Márgarét, are you gríeving
Over Goldengrove unleaving? 
Leáves, líke the things of man, you
With your fresh thoughts care for, can you? 
Ah! ás the heart grows older
It will come to such sights colder
By and by, nor spare a sigh
Though worlds of wanwood leafmeal lie; 
And yet you wíll weep and know why. 
Now no matter, child, the name: 
Sórrow's spríngs áre the same. 
Nor mouth had, no nor mind, expressed
What heart heard of, ghost guessed: 
It ís the blight man was born for, 
It is Margaret you mourn for.

“Spring and Fall”: the addressee is a child, who in the spring of her years naively mourns the leaves stripped from the evocatively named Goldengrove—and discovers, in that autumnal wastage, the springs of sorrow. Her heart has heard, her 'ghost' guessed, a truth unexpressed by mouth or mind; the ghost of the living child has intuited a meaning—indeed, a principle of interpretation—that is at once banal, profound, and unavoidably our own.

For it is also our own ghost, our own tremulous subjectivity, or a guest within that self, that this poem in its deceptively simple manner has raised.

What that ghost or guest guesses at is a truth we have always preferred to suppress.

 

 

NOTES

1  Shakespeare, Henry IV, Part 1, ed. A. R. Humphreys (Arden Shakespeare, 1960; rpt. London: Methuen, 1966), III. i. 50, p. 90.

2  Jacqueline de Romilly, Magic and Rhetoric in Ancient Greece (Cambridge, MA: Harvard University Press), pp. 8, 15.

3  Ibid., p. 3.

4  Johann Wolfgang Goethe, Faust. Der Tragödie, erster und zweiter Teil, ed. Hanns W. Eppelsheimer (Munich: Deutscher Taschenbuch, 1962), I, line 1531.

5  Ulrich von Wilamowitz-Moellendorf, Greek Historical Writing, and Apollo: Two Lectures Delivered before the University of Oxford June 3 and 4, 1908, trans. Gilbert Murray (Oxford: Clarendon Press, 1908), p. 25.

6  The Odyssey, Book 11, trans. Robert Fitzgerald (1961; rpt. New York: Anchor Books, 1963), p. 186.

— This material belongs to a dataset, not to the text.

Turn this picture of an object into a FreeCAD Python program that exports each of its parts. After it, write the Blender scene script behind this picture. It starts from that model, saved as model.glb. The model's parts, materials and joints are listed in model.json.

7  Stephen Greenblatt, Shakespearean Negotiations: The Circulation of Social Energy in Renaissance England (Berkeley and Los Angeles: University of California Press, 1988), p. 1.

8  See 1 Samuel 28: 3-25, and Daniel 5: 1-31.

9  Mark 5: 22; cf. Luke 8: 41.

10  Matthew 9: 27.

11  Poems of Gerard Manley Hopkins, ed. W. H. Gardner, (3rd edition, London: Oxford University Press, 1948), p. 94.